→ **WHAT NEEDS TO BE DONE**:
Your task is to copy the stretch of lines in the records below that begins with the line containing "Continue the build123d" and ends with the line containing "socket.default_value = value", exactly as written, with nothing added.

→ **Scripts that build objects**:

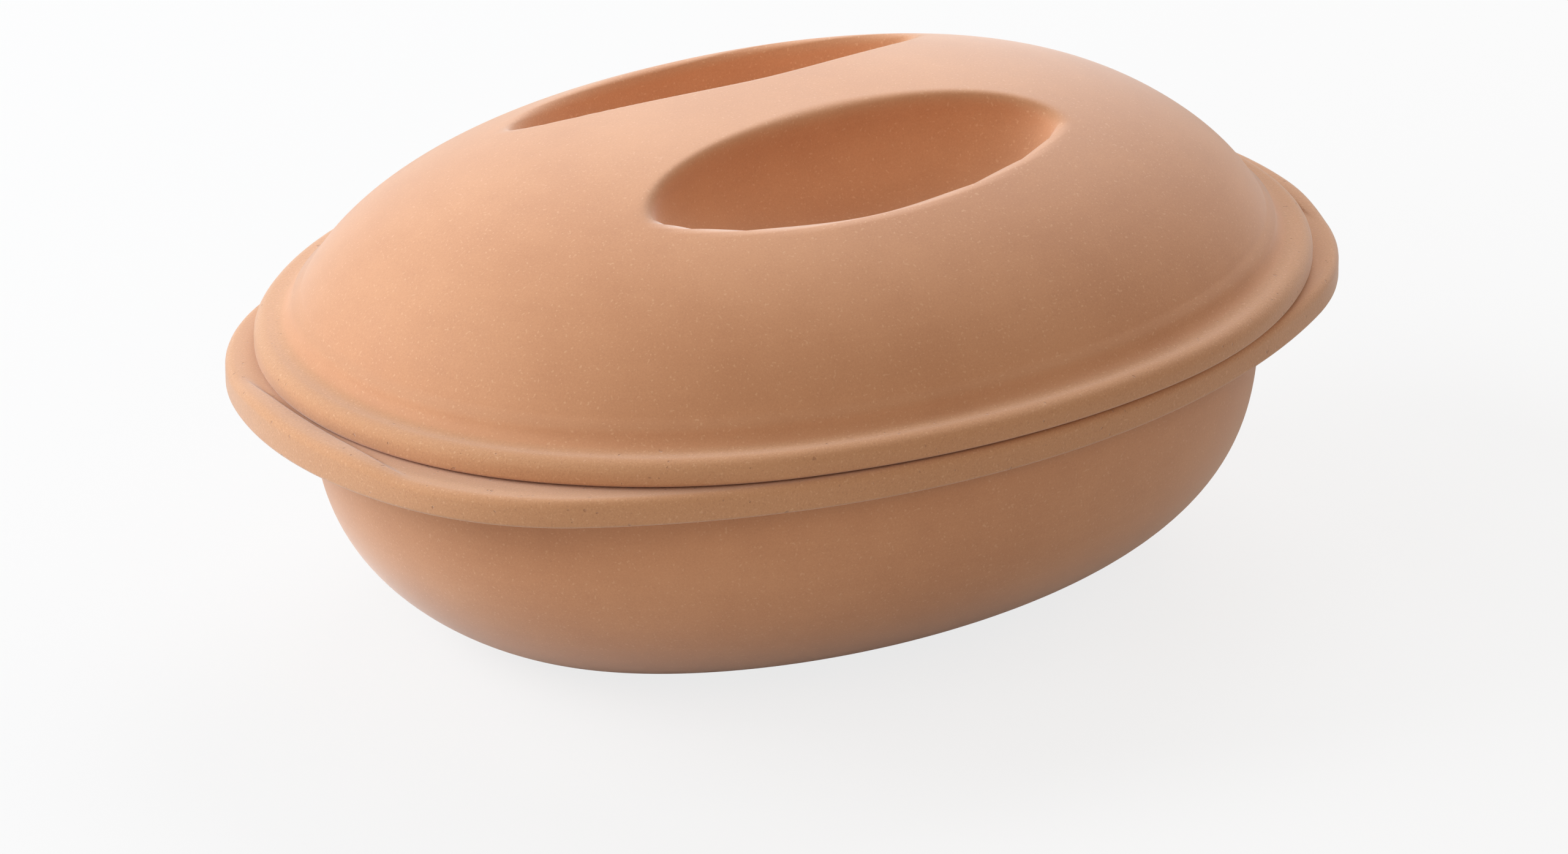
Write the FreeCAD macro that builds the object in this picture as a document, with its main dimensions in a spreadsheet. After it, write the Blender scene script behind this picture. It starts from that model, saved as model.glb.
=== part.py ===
import FreeCAD, Part
import math
import os

# Clay roaster in two pieces of unglazed terracotta: an oval pot base, and an oval domed lid that rests on it.
# Millimetres, +X along the length, +Z up, with the origin at the middle of the flat foot.

doc = FreeCAD.newDocument("clay_roaster")

# Driving sizes: alias, value, what the value sets
SIZES = [
    ("total_length", 335.0, "over the two end grips of the base"),
    ("total_width", 240.0, "over the rim of the base"),
    ("seat_height", 83.7, "foot to the flat seat that the lid rests on"),
    ("lid_height", 61.3, "seat to the crown of the handle bar"),
    ("lid_turn", -3.2, "degrees that the lid lies turned on the base"),
    ("clay_wall", 8.0, "thickness of the clay in both pieces"),
    ("clay_floor", 9.0, "thickness of the clay over the foot"),
    ("foot_length", 190.0, "flat foot"),
    ("foot_width", 116.0, "flat foot"),
    ("bowl_fullness", 2.02, "oval exponent of the bowl, where 2 is an ellipse"),
    ("bowl_rise_power", 3.85, "how steeply the bowl wall turns up"),
    ("overhang_end", 24.3, "end grip outside the bowl"),
    ("overhang_side", 4.6, "base rim outside the bowl at the sides"),
    ("base_end_blunt", 2.0, "plan radius of the base rim ends, more than its half width"),
    ("base_band", 8.2, "height of the rim band under the seat"),
    ("grip_width", 8.4, "top of an end grip, from its inner edge out"),
    ("grip_rise", 1.8, "height of the end grips above the seat"),
    ("grip_curve", 257.0, "plan radius of the inner edge of an end grip"),
    ("grip_gap", 0.7, "end of the lid rim to the end grip"),
    ("side_setback", 0.6, "lid rim inside the base rim at the sides"),
    ("lid_end_pointed", 16.4, "plan radius of the lid rim ends, less than its half width"),
    ("lid_band", 8.0, "height of the lid rim band"),
    ("ledge_end", 11.6, "lid rim outside the dome at the ends"),
    ("ledge_side", 10.5, "lid rim outside the dome at the sides"),
    ("collar_drop", 3.0, "depth of the lid collar in the mouth of the base"),
    ("collar_wall", 5.0, "thickness of the lid collar"),
    ("collar_gap", 1.0, "play left between the lid collar and the mouth when the lid lies turned"),
    ("dome_fullness", 2.12, "oval exponent of the dome"),
    ("end_profile_out", 2.88, "lengthwise curve of the dome, exponent outwards"),
    ("end_profile_up", 1.54, "lengthwise curve of the dome, exponent upwards"),
    ("side_profile_out", 2.14, "crosswise curve of the dome, exponent outwards"),
    ("side_profile_up", 1.57, "crosswise curve of the dome, exponent upwards"),
    ("near_bar_edge", 13.5, "middle of the lid to the near finger recess"),
    ("far_bar_edge", 20.0, "middle of the lid to the far finger recess"),
    ("recess_length", 132.0, "finger recess"),
    ("near_recess_width", 48.5, "near finger recess"),
    ("far_recess_width", 42.0, "far finger recess"),
    ("recess_drop", 7.5, "crown of the bar to the widest level of a recess"),
    ("recess_depth", 24.0, "widest level of a recess to its floor"),
    ("recess_round", 4.0, "rounding of the recess edge"),
    ("base_rim_round", 2.5, "rounding of the base rim on top"),
    ("lid_rim_round", 4.0, "rounding of the lid rim on top"),
    ("lower_round", 1.2, "rounding of both rim bands underneath"),
    ("dome_foot_round", 5.5, "hollow where the dome meets the lid rim"),
    ("rim_foot_round", 2.0, "hollow where the bowl meets the base rim"),
    ("mouth_round", 2.0, "rounding of the mouth edge of the base"),
]
sheet = doc.addObject("Spreadsheet::Sheet", "Sizes")
for row, (alias, value, meaning) in enumerate(SIZES, start=1):
    sheet.set("A%d" % row, alias)
    sheet.set("B%d" % row, str(value))
    sheet.set("C%d" % row, meaning)
    sheet.setAlias("B%d" % row, alias)
doc.recompute()


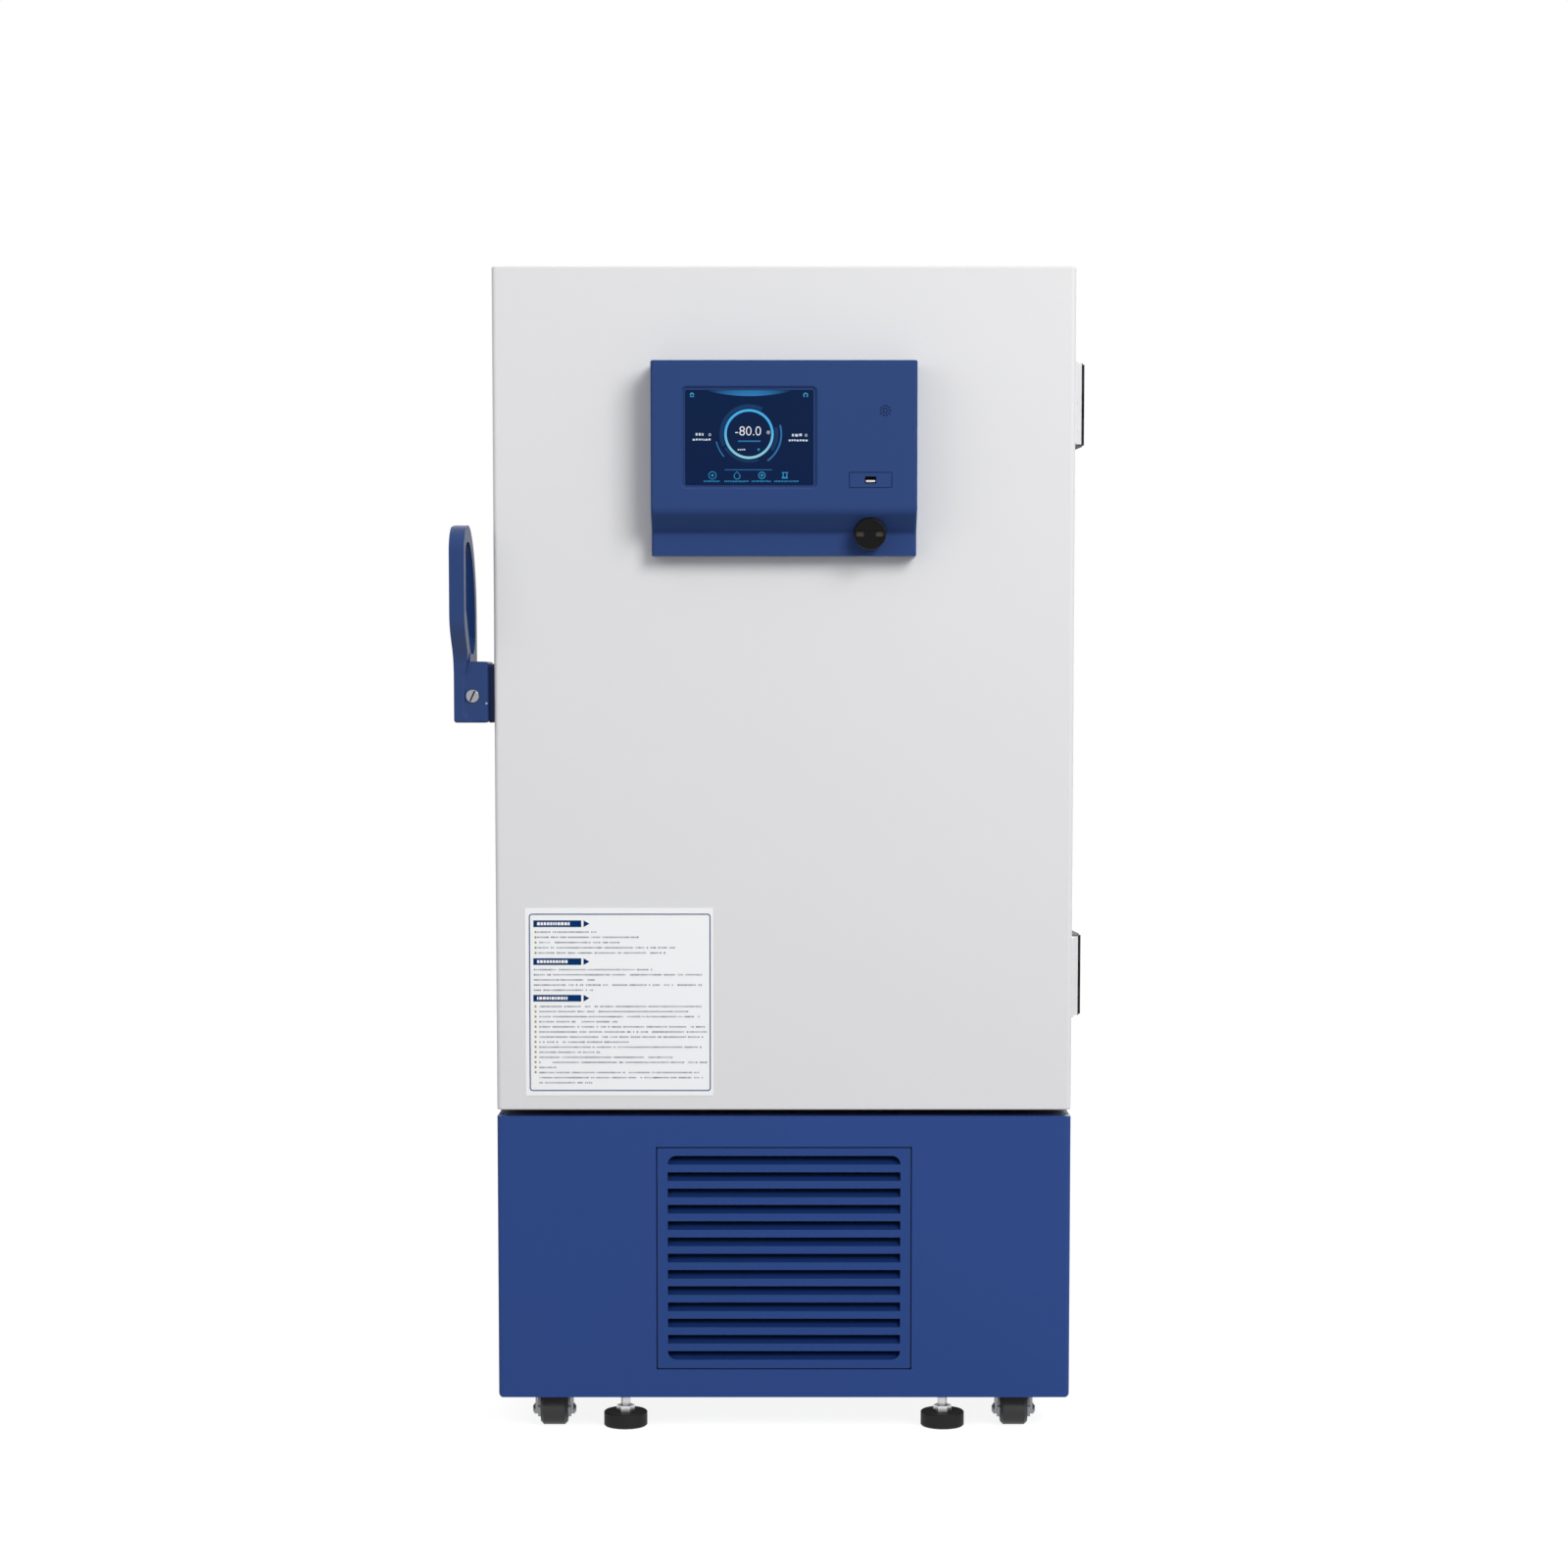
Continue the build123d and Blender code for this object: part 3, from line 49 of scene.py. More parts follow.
# %% [markdown]
# The camera stood five and a half metres in front of the door, a little above its middle, and
# looked slightly down through a shifted lens. The same numbers turn a place in the picture back
# into a place on any upright plane, which is how the printed marks find their seats.

# %% The camera
PICTURE = 1600
FOCAL = 3293.9
TILT = 0.07511
AXIS_ROW = 932.9
EYE = Vector((0.02225, -5.850, 1.2872))

camera_data = bpy.data.cameras.new("camera")
camera_data.sensor_width = 36
camera_data.lens = FOCAL / PICTURE * camera_data.sensor_width
camera_data.shift_y = (AXIS_ROW - PICTURE / 2) / PICTURE
camera = bpy.data.objects.new("camera", camera_data)
camera.location = EYE
camera.rotation_euler = (math.pi / 2 - TILT, 0, 0)
bpy.context.scene.collection.objects.link(camera)
bpy.context.scene.camera = camera
bpy.context.scene.view_settings.view_transform = "Standard"


def seen_at(column, row, y):
    """The x and z at which a place in the picture lies on an upright plane at depth y."""
    right = (column - PICTURE / 2) / FOCAL
    down = (row - AXIS_ROW) / FOCAL
    ray = Vector((right, math.cos(TILT) - down * math.sin(TILT), -math.sin(TILT) - down * math.cos(TILT)))
    place = EYE + ray * ((y - EYE.y) / ray.y)
    return place.x, place.z


print("lens", round(camera_data.lens, 2), "mm")

# %% [markdown]
# Lights, finishes and geometry trees are all made of nodes. One helper adds a node and fills it:
# plain values go to its inputs in turn, and a keyword names a setting or, with an underscore for
# each space, an input. A value that is itself a socket becomes a link.

# %% Helpers for nodes
def feed(tree, socket, value):
    """Gives one input its value or its link."""
    if isinstance(value, bpy.types.NodeSocket):
        tree.links.new(value, socket)
    elif value is not None:
        socket.default_value = value


def fill(tree, node, **values):
    """Gives the named inputs of a node their values or links."""
    for label, value in values.items():
        feed(tree, node.inputs[label.replace("_", " ")], value)


def add(tree, kind, *values, **settings):
    """A new node with its settings and its inputs."""
    node = tree.nodes.new(kind)
    for label, value in settings.items():
        if hasattr(node, label):
            setattr(node, label, value)
        else:
            fill(tree, node, **{label: value})
    for socket, value in zip(node.inputs, values):
        feed(tree, socket, value)
    return node


def maths(tree, operation, *values):
    """The result of a maths node."""
    return add(tree, "ShaderNodeMath", *values, operation=operation).outputs[0]


def scaled(tree, vector, factor):
    """A vector or colour times a factor."""
    return add(tree, "ShaderNodeVectorMath", vector, operation="SCALE", Scale=factor).outputs[0]


def mixed(tree, share, first, second, kind="RGBA"):
    """A blend of two colours or values."""
    return add(tree, "ShaderNodeMix", data_type=kind, Factor=share, A=first, B=second).outputs["Result"]


def along(tree, axis, start, stop, coordinates="Object", **ends):
    """How far a point lies between two levels of an axis: nought to one, or between two ends."""
    split = add(tree, "ShaderNodeSeparateXYZ", add(tree, "ShaderNodeTexCoord").outputs[coordinates])
    return add(tree, "ShaderNodeMapRange", Value=split.outputs[axis], From_Min=start, From_Max=stop,
               **ends).outputs["Result"]


def new_material(name):
    """A material with its tree and its shader."""
    material = bpy.data.materials.new(name)
    material.use_nodes = True
    return material, material.node_tree, material.node_tree.nodes["Principled BSDF"]


# %% [markdown]
# A studio for a white object on white paper needs an even light with a slight direction. The
# world gives most of it. Its rays to the camera, to glossy surfaces and through glass find plain
# white. The rays that light the object find a grey that grows towards the top, so that nothing is
# burnt out and faces that look down, such as the console's brow, stay dark.

# %% Light and backdrop
def shown_rays(tree):
    """One for rays to the camera, off gloss and through glass, and nought for all others."""
    paths = add(tree, "ShaderNodeLightPath").outputs
    direct = maths(tree, "MAXIMUM", paths["Is Camera Ray"], paths["Is Glossy Ray"])
    return maths(tree, "MAXIMUM", direct, paths["Is Transmission Ray"])


def soft_lamp(name, place, size, power):
    """A large square lamp that faces the middle of the freezer."""
    data = bpy.data.lights.new(name, "AREA")
    data.shape = "SQUARE"
    data.size = size
    data.energy = power
    lamp = bpy.data.objects.new(name, data)
    lamp.location = place
    aim = Vector((0, -0.3, 1.0)) - Vector(place)
    lamp.rotation_euler = aim.to_track_quat("-Z", "Y").to_euler()
    bpy.context.scene.collection.objects.link(lamp)


world = bpy.data.worlds.new("studio")
world.use_nodes = True
bpy.context.scene.world = world
tree = world.node_tree
ambient = along(tree, "Z", -0.2, 0.9, "Generated", To_Min=0.40, To_Max=0.60)
level = add(tree, "ShaderNodeMapRange", Value=shown_rays(tree), To_Min=ambient, To_Max=1.0)
fill(tree, tree.nodes["Background"], Color=(1, 1, 1, 1), Strength=level.outputs["Result"])
soft_lamp("key", (3.6, -5.9, 5.0), 3.5, 375)
soft_lamp("fill", (-3.4, -3.6, 2.4), 2.6, 24)
soft_lamp("rear", (1.5, 5.2, 2.4), 2.6, 85)

# %% [markdown]
# The floor is a broad sheet that shows white to the camera and still takes the freezer's shadow.
# A diffuse surface is added to a steady glow, so the open floor passes white and only the shade
# under the base draws it down.

# %% The floor
bpy.ops.mesh.primitive_plane_add(size=30, location=(0, 0, 0))
floor = bpy.context.object
floor.name = "floor"
floor_paint, tree, shader = new_material("floor_paint")
tree.nodes.remove(shader)
glow = add(tree, "ShaderNodeEmission", Color=(1, 1, 1, 1), Strength=0.86)
shade = add(tree, "ShaderNodeBsdfDiffuse", Color=(0.30, 0.30, 0.31, 1))
both = add(tree, "ShaderNodeAddShader", glow.outputs[0], shade.outputs[0])
pick = add(tree, "ShaderNodeMixShader", shown_rays(tree), shade.outputs[0], both.outputs[0])
fill(tree, tree.nodes["Material Output"], Surface=pick.outputs[0])
floor.data.materials.append(floor_paint)

# %% [markdown]
# Every finish starts from a colour that a paint chart would give in steps of 0 to 255. Blender
# works with linear light, so a small helper turns one into the other.

# %% Colours


def paint(red, green, blue):
    """A chart colour made linear."""
    def linear(step):
        step /= 255
        return step / 12.92 if step <= 0.04045 else ((step + 0.055) / 1.055) ** 2.4
    return (linear(red), linear(green), linear(blue), 1.0)


WHITE, BLACK = paint(226, 226, 227), paint(12, 12, 13)

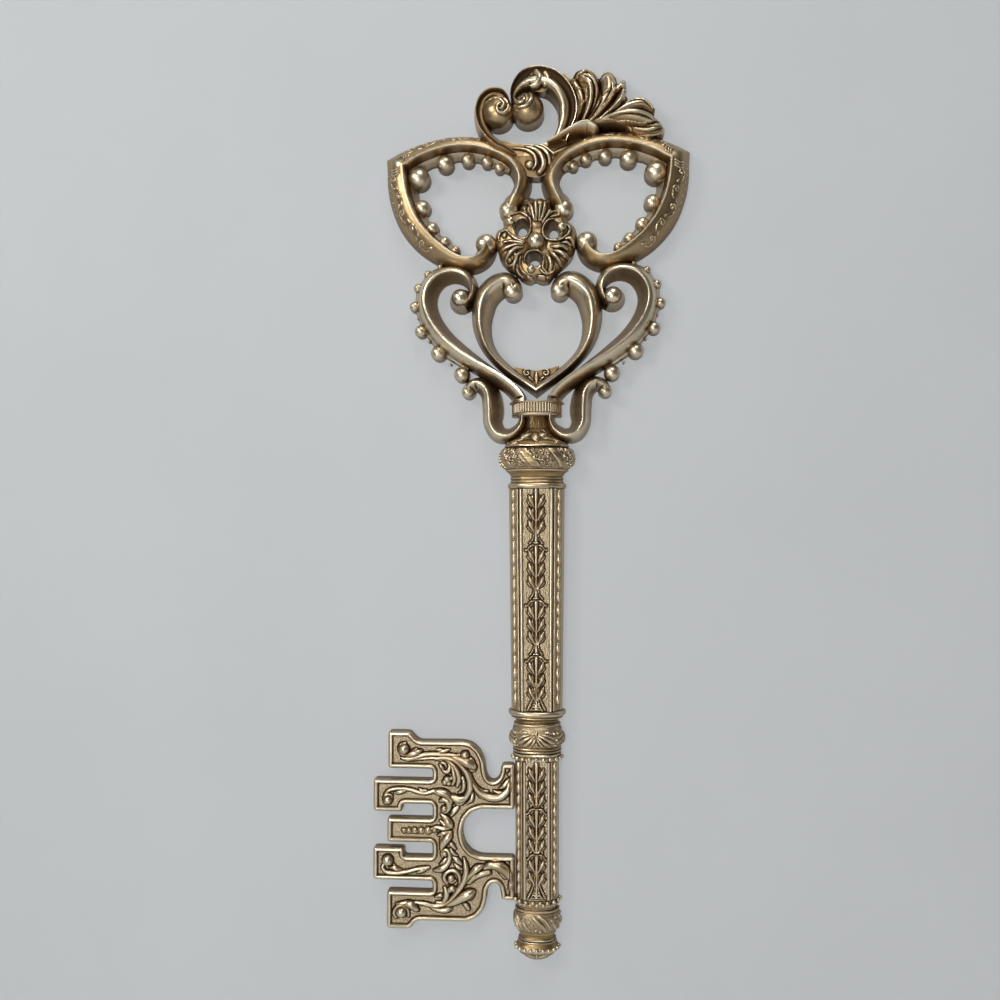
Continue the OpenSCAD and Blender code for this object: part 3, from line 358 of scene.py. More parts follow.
def sweep(name, path, kind, sharp=42, shape=None, side=1):
    """Bar along a path. Kind may change with the run, and shape may add to each row's section."""
    path = np.array(path)
    path[:, 5] = np.maximum(path[:, 5], 0) + np.linspace(0, BACK_SLOPE, len(path))
    q = right_sides(path)
    run = run_lengths(path)
    rings = []
    for i, row in enumerate(path):
        s = section(row, kind(run[i], run[-1]) if callable(kind) else kind)
        if shape:
            s = shape(s, run[i])
        rings.append(np.stack([side * (row[0] + q[i, 0] * s[:, 0]), -s[:, 1],
                               row[1] + q[i, 1] * s[:, 0]], axis=1))
    return loft(name, rings, sharp)


def panels(name, points, edges, rims):
    """Triangles that fill the first outline and leave the others open"""
    out = geometry.delaunay_2d_cdt([Vector(p) for p in points], edges, [], 0, 1e-6, False)
    if len(out[0]) != len(points):
        raise RuntimeError(name + ": an outline crosses itself")
    tri = np.array(out[2])
    return tri[within(points[tri].mean(axis=1), rims)]


def relief(name, outline, height, step=0.6, holes=(), back=0.0, sharp=38, ground=None, taper=1.0):
    """Plate with a carved front. Height gives the front's height at points of x and z."""
    rough = [np.array(loop, float)[:, :2] for loop in (outline, *holes)]
    loops = [dense(loop, step) for loop in rough]
    edge = np.vstack(loops)
    lo, hi = edge.min(axis=0), edge.max(axis=0)
    gx, gz = np.meshgrid(np.arange(lo[0], hi[0], step), np.arange(lo[1], hi[1], step))
    grid = np.stack([gx.ravel(), gz.ravel()], axis=1)
    grid = grid[within(grid, rough)]
    grid = grid[away(grid, edge) > step * 0.45]
    points = np.vstack([edge, grid])
    links = []
    first = 0
    for loop in loops:
        n = len(loop)
        links += [(first + i, first + (i + 1) % n) for i in range(n)]
        first += n
    front = panels(name, points, links, loops)
    rear_loops = [loops[0]] + [h.mean(axis=0) + (h - h.mean(axis=0)) * taper for h in loops[1:]]
    rear_edge = np.vstack(rear_loops)
    rear = panels(name, rear_edge, links, rear_loops)
    n, m = len(points), len(edge)
    verts = np.vstack([np.stack([points[:, 0], -height(points), points[:, 1]], axis=1),
                       np.stack([rear_edge[:, 0], np.full(m, -back), rear_edge[:, 1]], axis=1)])
    faces = front.tolist() + (rear[:, ::-1] + n).tolist()
    faces += [[a, b, b + n, a + n] for a, b in links]
    marked = None if ground is None else np.concatenate([ground(points), np.zeros(m)])
    return finish_mesh(name, verts, faces, sharp, marked)


def front_depth(r, angle):
    """How far the somewhat flattened front of a turned piece stands off the wall"""
    return r * FRONT_DEPTH * (1 - np.minimum(1, np.abs(np.cos(angle))) ** FRONT_POWER) ** (1 / FRONT_POWER)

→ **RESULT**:
Continue the build123d and Blender code for this object: part 3, from line 49 of scene.py. More parts follow.
# %% [markdown]
# The camera stood five and a half metres in front of the door, a little above its middle, and
# looked slightly down through a shifted lens. The same numbers turn a place in the picture back
# into a place on any upright plane, which is how the printed marks find their seats.

# %% The camera
PICTURE = 1600
FOCAL = 3293.9
TILT = 0.07511
AXIS_ROW = 932.9
EYE = Vector((0.02225, -5.850, 1.2872))

camera_data = bpy.data.cameras.new("camera")
camera_data.sensor_width = 36
camera_data.lens = FOCAL / PICTURE * camera_data.sensor_width
camera_data.shift_y = (AXIS_ROW - PICTURE / 2) / PICTURE
camera = bpy.data.objects.new("camera", camera_data)
camera.location = EYE
camera.rotation_euler = (math.pi / 2 - TILT, 0, 0)
bpy.context.scene.collection.objects.link(camera)
bpy.context.scene.camera = camera
bpy.context.scene.view_settings.view_transform = "Standard"


def seen_at(column, row, y):
    """The x and z at which a place in the picture lies on an upright plane at depth y."""
    right = (column - PICTURE / 2) / FOCAL
    down = (row - AXIS_ROW) / FOCAL
    ray = Vector((right, math.cos(TILT) - down * math.sin(TILT), -math.sin(TILT) - down * math.cos(TILT)))
    place = EYE + ray * ((y - EYE.y) / ray.y)
    return place.x, place.z


print("lens", round(camera_data.lens, 2), "mm")

# %% [markdown]
# Lights, finishes and geometry trees are all made of nodes. One helper adds a node and fills it:
# plain values go to its inputs in turn, and a keyword names a setting or, with an underscore for
# each space, an input. A value that is itself a socket becomes a link.

# %% Helpers for nodes
def feed(tree, socket, value):
    """Gives one input its value or its link."""
    if isinstance(value, bpy.types.NodeSocket):
        tree.links.new(value, socket)
    elif value is not None:
        socket.default_value = value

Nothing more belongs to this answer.